> _REQUEST_:
From the listing that follows, extract every line and set it down unaltered.

** Begin COLLECTED DATA **

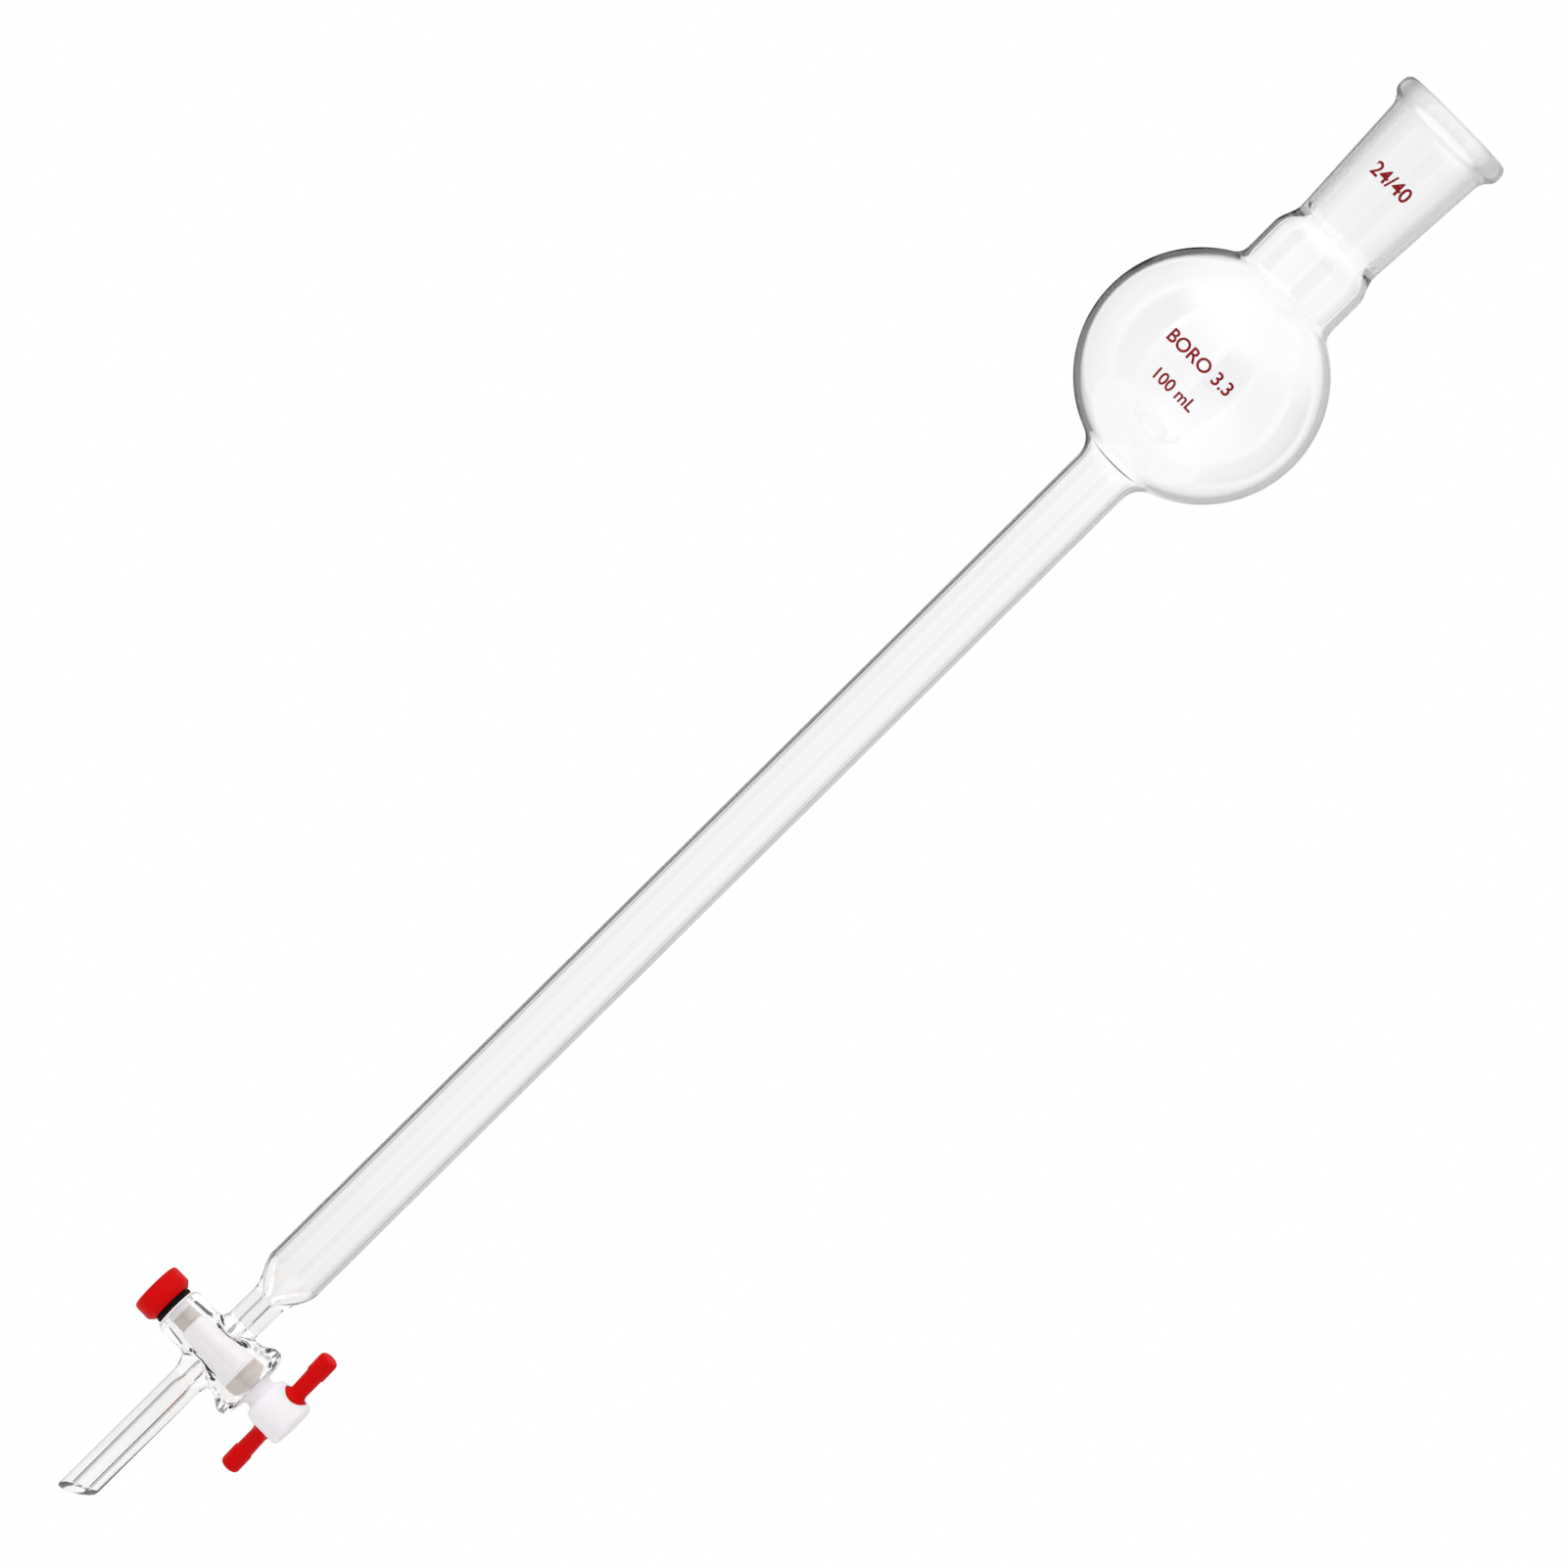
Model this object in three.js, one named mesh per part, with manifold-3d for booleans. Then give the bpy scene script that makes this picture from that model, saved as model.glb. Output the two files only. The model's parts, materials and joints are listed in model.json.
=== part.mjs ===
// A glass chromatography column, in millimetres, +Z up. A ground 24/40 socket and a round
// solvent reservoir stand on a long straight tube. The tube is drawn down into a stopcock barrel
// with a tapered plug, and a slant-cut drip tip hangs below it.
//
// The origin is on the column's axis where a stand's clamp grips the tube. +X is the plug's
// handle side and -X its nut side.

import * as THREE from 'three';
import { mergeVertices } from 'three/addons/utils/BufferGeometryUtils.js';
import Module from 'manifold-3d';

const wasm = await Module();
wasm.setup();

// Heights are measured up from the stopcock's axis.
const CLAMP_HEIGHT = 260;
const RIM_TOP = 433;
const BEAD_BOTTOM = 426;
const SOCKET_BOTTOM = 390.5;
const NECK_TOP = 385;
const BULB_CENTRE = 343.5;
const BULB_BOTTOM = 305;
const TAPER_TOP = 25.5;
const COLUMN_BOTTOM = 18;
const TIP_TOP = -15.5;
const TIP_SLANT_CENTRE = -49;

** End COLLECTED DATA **

> _EXPECTED ANSWER_:
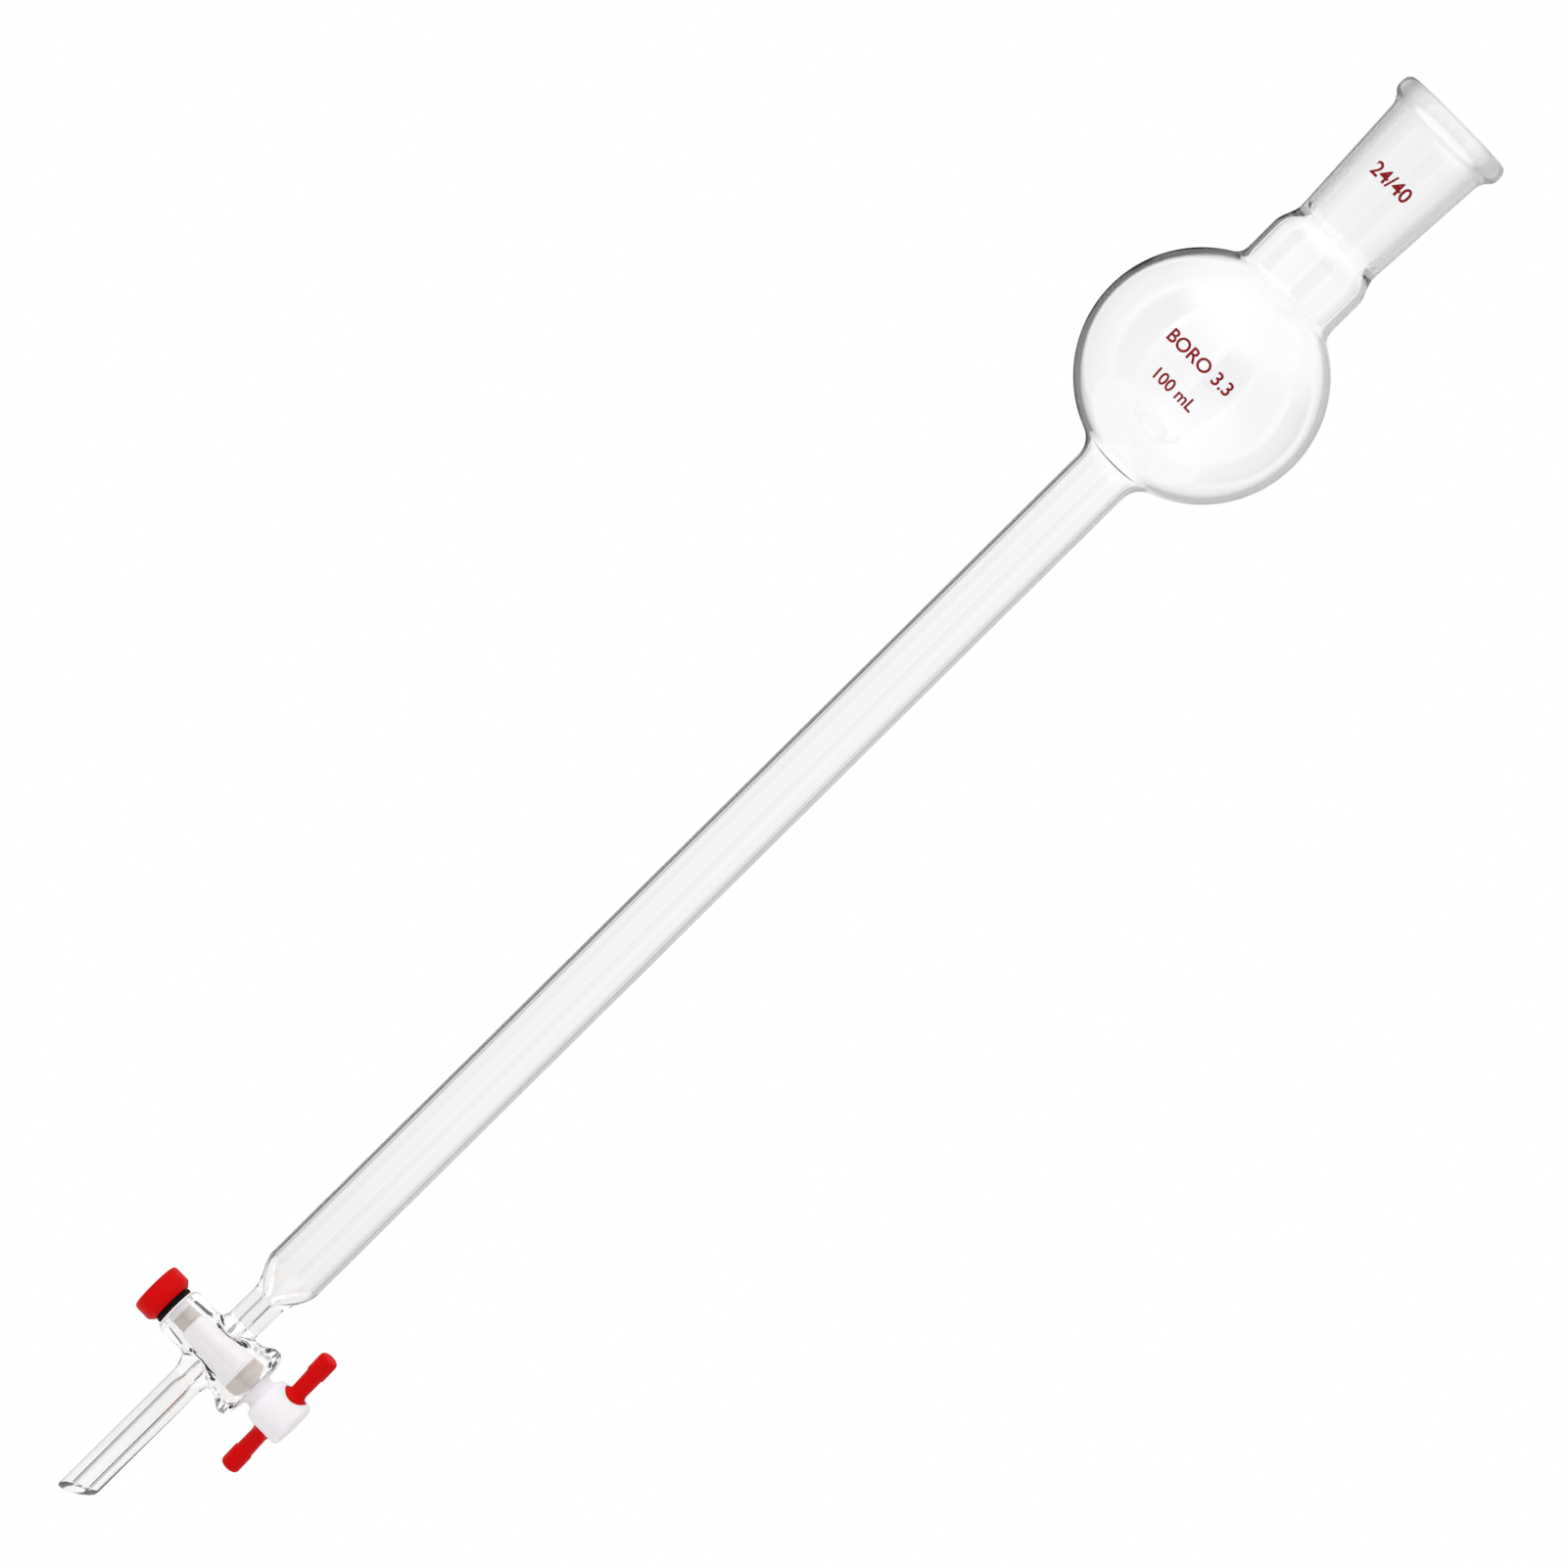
Model this object in three.js, one named mesh per part, with manifold-3d for booleans. Then give the bpy scene script that makes this picture from that model, saved as model.glb. Output the two files only. The model's parts, materials and joints are listed in model.json.
=== part.mjs ===
// A glass chromatography column, in millimetres, +Z up. A ground 24/40 socket and a round
// solvent reservoir stand on a long straight tube. The tube is drawn down into a stopcock barrel
// with a tapered plug, and a slant-cut drip tip hangs below it.
//
// The origin is on the column's axis where a stand's clamp grips the tube. +X is the plug's
// handle side and -X its nut side.

import * as THREE from 'three';
import { mergeVertices } from 'three/addons/utils/BufferGeometryUtils.js';
import Module from 'manifold-3d';

const wasm = await Module();
wasm.setup();

// Heights are measured up from the stopcock's axis.
const CLAMP_HEIGHT = 260;
const RIM_TOP = 433;
const BEAD_BOTTOM = 426;
const SOCKET_BOTTOM = 390.5;
const NECK_TOP = 385;
const BULB_CENTRE = 343.5;
const BULB_BOTTOM = 305;
const TAPER_TOP = 25.5;
const COLUMN_BOTTOM = 18;
const TIP_TOP = -15.5;
const TIP_SLANT_CENTRE = -49;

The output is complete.